For far too long, the dual discrimination of the Defense of Marriage Act (DOMA) and “Don’t Ask, Don’t Tell” dishonored the service and sacrifice of gay and lesbian members of the Armed Forces. But that’s all in the past now, right?

Not if some governors have their way.

Following the landmark decision in U.S. v. Windsor, the Defense Department said it would now treat all married military personnel equally, and would work to make the same benefits available to all military spouses. To say that this day was a long time in coming would be an understatement.
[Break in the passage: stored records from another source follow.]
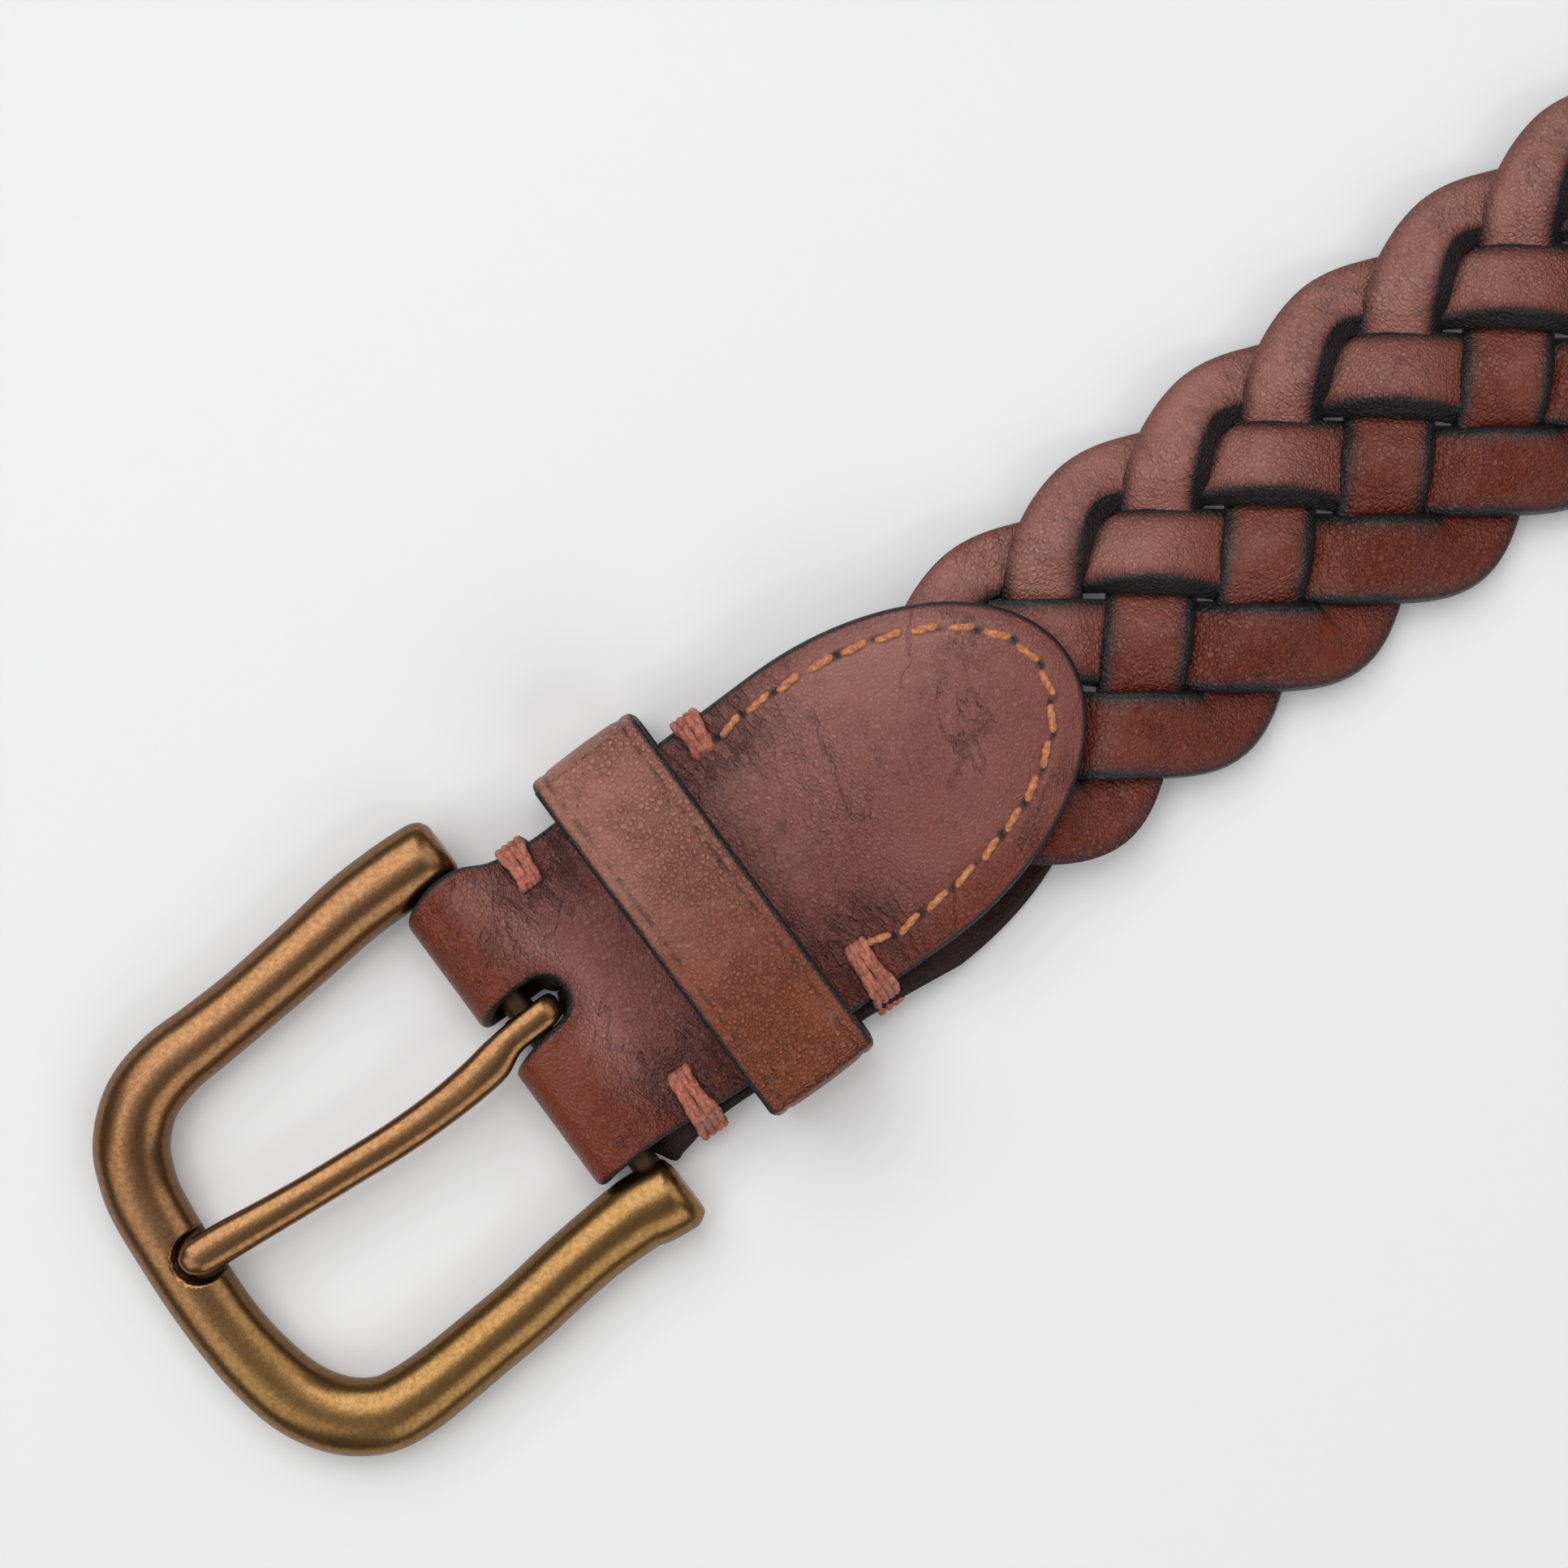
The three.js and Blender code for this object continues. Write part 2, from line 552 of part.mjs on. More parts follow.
function strandRings(originX, start, end) {
  const rings = [];
  const keep = (x, skew, level, width) => {
    if (originX + x > start && originX + x < end) {
      rings.push(strandRing(originX, x, skew, level, width));
    }
  };
  const count = STRAND_LINE.length;
  const firstIndex = Math.floor((start - originX) / CYCLE) * count;
  const lastIndex = Math.ceil((end - originX) / CYCLE) * count;
  for (let index = firstIndex; index < lastIndex; index += 1) {
    const here = linePoint(index);
    if (here.level === 0) {
      const before = linePoint(index - 1);
      const after = linePoint(index + 1);
      const middle = (before.x + after.x) / 2;
      keep(middle - TURN_FLAT, 0, before.level * TURN_LEVEL, here.width);
      keep(middle + TURN_FLAT, 0, after.level * TURN_LEVEL, here.width);
    } else {
      const { own, other } = crossingAngle(index);
      const between = Math.abs(own - other);
      const skew = Math.sign(other - own) / Math.tan(between);
      const reach = ((here.width / 2 + STRAND_MARGIN) / Math.sin(between)) * Math.cos(own);
      keep(here.x - reach, skew, here.level, here.width);
      keep(here.x + reach, skew, here.level, here.width);
    }
  }
  return rings;
}

// All pieces of one strand, cut apart where the strap bends.
function strandPieces(strand) {
  const originX = FIRST_APEX_X + strand * STRAND_STEP;
  const rings = strandRings(originX, BRAID_START_X - SPARE, BRAID_END_X + SPARE);
  const whole = toSolid(loft(rings));
  const cuts = [BRAID_START_X - HINGE_GAP / 2, ...HINGE_X, BRAID_END_X + HINGE_GAP / 2];
  return cuts.slice(1).map((cut, i) => {
    const low = point(cuts[i] + HINGE_GAP / 2, -BEYOND, BELOW);
    const high = point(cut - HINGE_GAP / 2, BEYOND, ABOVE);
    return toGeometry(whole.intersect(toSolid(block(low, high))));
  });
}

// ---- tip tab ----

function tabOutline(inset) {
  const half = TAB_HALF - inset;
  const inner = TAB_X + TAB_INNER_ROUND;
  const outer = TAIL_X - TAB_OUTER_ROUND;
  const shape = new THREE.Shape();
  shape.moveTo(inner, BRAID_Y - half);
  shape.absellipse(outer, BRAID_Y, TAB_OUTER_ROUND - inset, half, -Math.PI / 2, Math.PI / 2);
  shape.absellipse(inner, BRAID_Y, TAB_INNER_ROUND - inset, half, Math.PI / 2, (3 * Math.PI) / 2);
  return shape;
}

// Underside of the tab's face layer: high over the braid's end, then down onto the back layer.
function faceLayerZ(x) {
  const overBraid = HEEL_Z + SANDWICH;
  return lerp(overBraid, LEATHER + GAP, smooth(x, ...TAB_STEP_X));
}

function tipFace() {
  const profile = new THREE.Shape();
  const stations = [TAB_X - SPARE, ...quarters(TAB_STEP_X), TAIL_X + SPARE];
  profile.moveTo(stations[0], faceLayerZ(stations[0]));
  stations.slice(1).forEach((x) => profile.lineTo(x, faceLayerZ(x)));
  stations.reverse().forEach((x) => profile.lineTo(x, faceLayerZ(x) + LEATHER));
  const strip = toSolid(sweepAcross(profile));
  return toGeometry(strip.intersect(toSolid(prism(tabOutline(0), BELOW, ABOVE))));
}

function tipBack() {
  return prism(tabOutline(0), 0, LEATHER);
}

function tipSeam() {
  const outline = tabOutline(TIP_SEAM_INSET).getSpacedPoints(TIP_SEAM_STEPS).slice(0, -1);
  const height = (x) => faceLayerZ(x) + LEATHER + TIP_SEAM_LIFT;
  const path = outline.map((p) => point(p.x, p.y, height(p.x)));
  return threadAlong(path, true);
}

// ---- the belt ----

const belt = new THREE.Group();

const buckle = new THREE.Group();
buckle.position.set(0, BUCKLE_Y, 0);
buckle.rotation.z = radians(BUCKLE_SKEW);
belt.add(buckle);
addMesh(buckle, 'buckle_frame', buckleFrame(), brass);
addMesh(belt, 'prong', prong(), brass);

addMesh(belt, 'chape', chape(), leather);
addMesh(belt, 'keeper', keeper(), leather);
TACKS.forEach((place) => addMesh(belt, place.name, tack(place), waxedThread));
addMesh(belt, 'head_seam', headSeam(), seamThread);

for (let strand = 0; strand < STRANDS; strand += 1) {
  strandPieces(strand).forEach((geometry, section) => {
    addMesh(belt, `strand_${strand + 1}_section_${section + 1}`, geometry, leather);
  });
}

addMesh(belt, 'tip_tab_face', tipFace(), leather);
addMesh(belt, 'tip_tab_back', tipBack(), leather);
addMesh(belt, 'tip_seam', tipSeam(), seamThread);

export default belt;
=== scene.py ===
import json
import math
import random

import bmesh
import bpy
import numpy as np
from mathutils import Matrix, Vector


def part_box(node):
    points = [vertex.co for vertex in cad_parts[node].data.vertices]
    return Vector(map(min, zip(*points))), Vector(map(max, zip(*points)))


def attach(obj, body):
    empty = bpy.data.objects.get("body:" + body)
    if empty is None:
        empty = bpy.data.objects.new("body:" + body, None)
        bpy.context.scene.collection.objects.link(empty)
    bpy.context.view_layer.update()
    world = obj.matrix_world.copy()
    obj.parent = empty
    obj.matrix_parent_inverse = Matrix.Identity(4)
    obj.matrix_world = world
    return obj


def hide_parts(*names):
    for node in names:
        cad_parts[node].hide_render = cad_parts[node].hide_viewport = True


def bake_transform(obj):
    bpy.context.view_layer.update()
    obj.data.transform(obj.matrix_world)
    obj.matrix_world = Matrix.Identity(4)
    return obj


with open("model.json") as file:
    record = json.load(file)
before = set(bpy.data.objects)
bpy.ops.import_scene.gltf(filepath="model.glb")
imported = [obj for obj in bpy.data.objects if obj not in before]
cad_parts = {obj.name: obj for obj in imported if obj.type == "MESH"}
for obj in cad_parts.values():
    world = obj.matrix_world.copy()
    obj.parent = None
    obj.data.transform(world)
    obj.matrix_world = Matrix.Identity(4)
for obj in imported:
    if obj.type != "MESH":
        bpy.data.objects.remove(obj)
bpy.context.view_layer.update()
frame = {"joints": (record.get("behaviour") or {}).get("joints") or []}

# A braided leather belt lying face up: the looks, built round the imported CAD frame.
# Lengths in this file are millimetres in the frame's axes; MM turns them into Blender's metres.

MM = 0.001
JOINTS = {joint["name"]: joint for joint in frame["joints"]}
STRANDS = 5


def corners(node):
    """Lowest and highest corner of a CAD node, in millimetres."""
    low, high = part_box(node)
    return np.array(low) / MM, np.array(high) / MM


# ---- sizes read from the frame ----

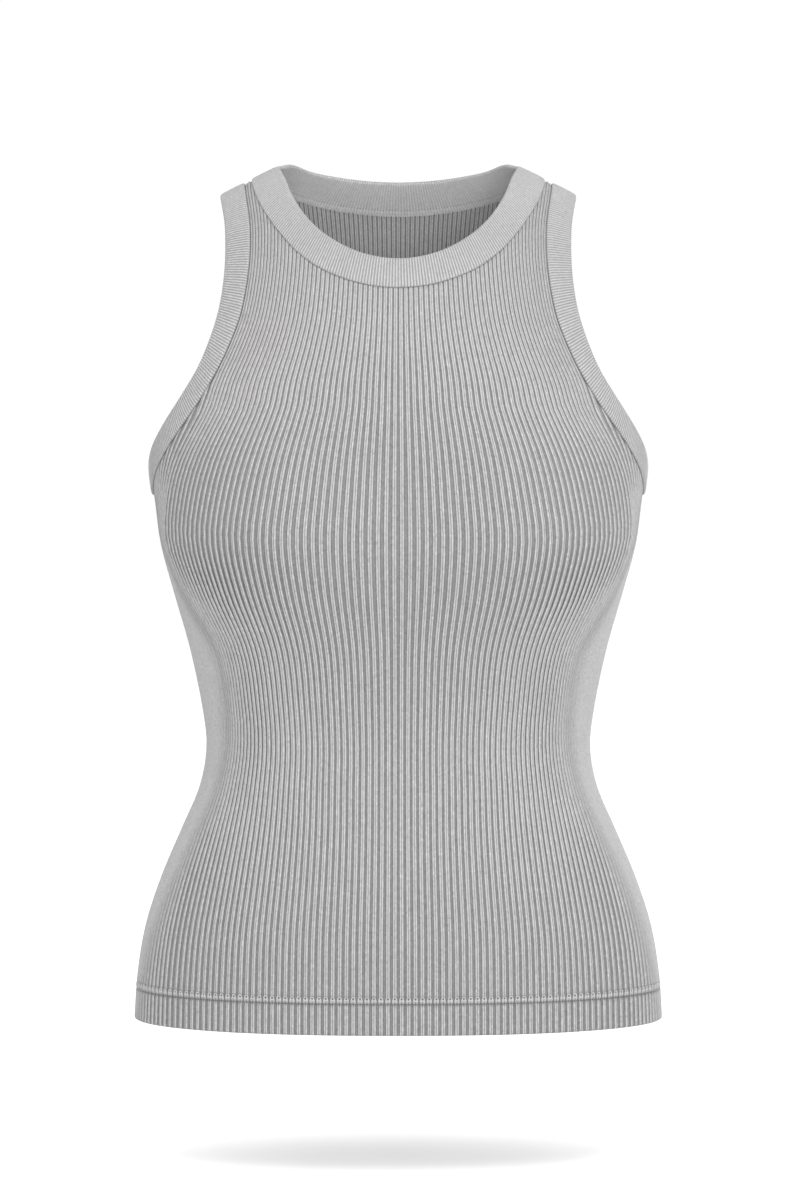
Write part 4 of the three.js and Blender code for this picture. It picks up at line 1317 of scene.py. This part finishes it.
# %% Floor, light and world
FLOOR_Z = -614
FLOOR_HALF = 12.0
FLOOR_PAINTED_GLOW = 0.12  # painted light: the floor glows a little, so the shadow under the top stays faint
WHITE_WALL, WHITE_CEILING = 1.02, 1.4  # the light tent is brighter overhead
CEILING_FROM = 0.1  # so far above level the tent begins to grow brighter

floor_mesh = bpy.data.meshes.new("floor")
corners = [(x * FLOOR_HALF, y * FLOOR_HALF, FLOOR_Z * MM) for x, y in ((-1, -1), (1, -1), (1, 1), (-1, 1))]
floor_mesh.from_pydata(corners, [], [(0, 1, 2, 3)])
floor = set_down("floor", floor_mesh)
floor_paint, _, paint = new_finish("pale floor")
paint.inputs["Base Color"].default_value = grey(0.8)
# The floor's glow is painted light.
paint.inputs["Emission Color"].default_value = grey(1.0)
paint.inputs["Emission Strength"].default_value = FLOOR_PAINTED_GLOW
paint.inputs["Roughness"].default_value = 0.95
paint.inputs["Specular IOR Level"].default_value = 0.0
floor_mesh.materials.append(floor_paint)


def soft_light(name, place, aim, size, power):
    data = bpy.data.lights.new(name, "AREA")
    data.shape, data.size, data.energy = "DISK", size, power
    light = set_down(name, data)
    light.location = place
    across, away, up = np.array(aim) - np.array(place)
    tilt = math.pi / 2 - math.atan2(-up, math.hypot(across, away))
    light.rotation_euler = (tilt, 0, math.atan2(away, across) - math.pi / 2)
    print(f"{name}: {power} W")


soft_light("light above in front", (0.3, -1.6, 1.9), (0, 0, -0.2), 1.4, 45)
soft_light("light in front", (0.3, -2.7, -0.15), (0, 0, -0.1), 1.2, 90)
soft_light("light from the right", (2.0, -0.9, 0.2), (0, 0, -0.3), 1.2, 14)
soft_light("light from the left", (-2.0, -0.9, 0.2), (0, 0, -0.3), 1.2, 12)

world = bpy.data.worlds.new("white studio")
world.use_nodes = True
sky = Nodes(world.node_tree)
direction = sky.node("ShaderNodeTexCoord").outputs["Generated"]
upward = sky.node("ShaderNodeSeparateXYZ", Vector=direction).outputs["Z"]
glow = sky.ramp(upward, CEILING_FROM, 1.0, WHITE_WALL, WHITE_CEILING)
world.node_tree.nodes["Background"].inputs["Color"].default_value = grey(1.0)
sky.feed(world.node_tree.nodes["Background"].inputs["Strength"], glow)
bpy.context.scene.world = world
bpy.context.scene.view_settings.view_transform = "Standard"

# %% [markdown]
# The pieces. Every piece rides on the one rigid body, and the solid that it stands for in the packed model
# is hidden. The panels are cut smaller than they are worn, because rib knit stretches, and a folded band is
# sewn on a little short of its middle line. A folded band is declared by the width that shows and a length
# a little short of its middle line, as it is sewn on.

BODY = "root"
sewn_on = {name: [hem_stitches[name]] for name in panels}
sewn_on.update({name: [overlocks[name]] for name in bands})

for name, piece in {**walls, **bands}.items():
    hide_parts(name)
    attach(piece, BODY)
    for extra in sewn_on[name]:
        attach(extra, BODY)
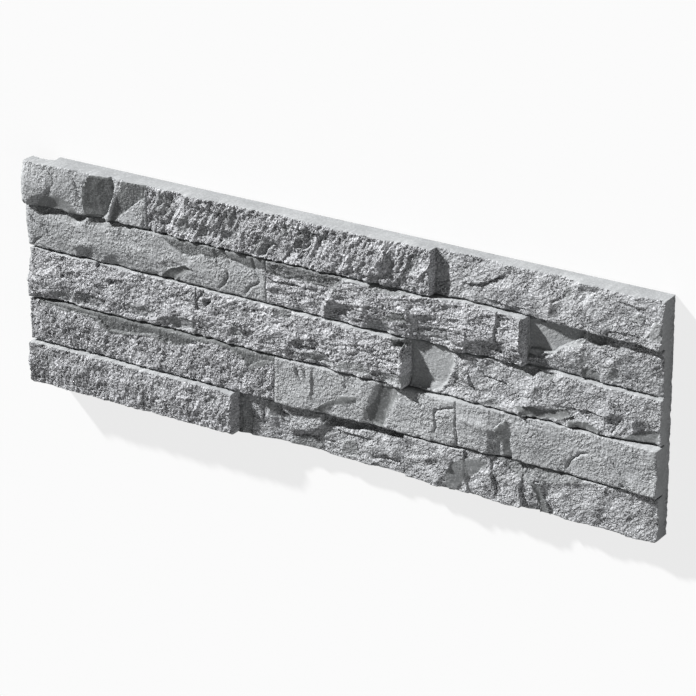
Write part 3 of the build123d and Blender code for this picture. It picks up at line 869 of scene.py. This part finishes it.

What we have seen in the weeks since, however, is a drip, drip, drip of state governors, acting in their role as commanders in chief of their state National Guards, refusing to allow married same-sex military couples to apply for federally paid for benefits at National Guard locations. This rogues gallery of states consists of Louisiana, Mississippi, Oklahoma, and Texas. These states argue that their constitutions – which prohibit marriage for same-sex couples – do not allow them to permit these couples to apply for federal benefits at National Guard facilities. Mark Joseph Stern at Slate, borrowing a phrase from a certain Supreme Court justice, rightly described this as “argle-bargle.”

Besides the fact that state National Guards are funded in large part by federal tax dollars, not a single cent of state funds is used to pay for these benefits. They are paid for entirely by the federal government. Oh yeah, and there are numerous states with similar anti-gay constitutional bans, including Alabama, Kansas, and Virginia (to name only three), that have not tried to erect these discriminatory hurdles that force these couples to spend precious time and resources traveling often long distances to federal facilities.

This effort needs to be seen for what it is – a way to play anti-gay politics at the expense of military couples. That’s why the ACLU joined forces with the American Military Partner Association in launching a national petition last month that calls on the Defense Department to once again reaffirm that all married military couples must be treated equally, and state National Guards cannot choose to ignore this order by denying some lawfully married couples equal access to the federal benefits to which they are entitled.

On September 30, the two most senior Democrats on the House and Senate Armed Services Committees – Rep. Adam Smith (D-Wash.) and Senator Carl Levin (D-Mich.) – echoed these same requests in a letter to Secretary Hagel.

The resistance by these state National Guards – prompted by the actions of a handful of governors – cannot go unaddressed by DOD. The Supreme Court’s ruling in U.S. v. Windsor requires the military to treat all married couples equally. Denying some lawfully married couples who happen to be of the same sex the ability to apply for benefits they are entitled to in the communities where they live and work is not what equal treatment under the law looks like.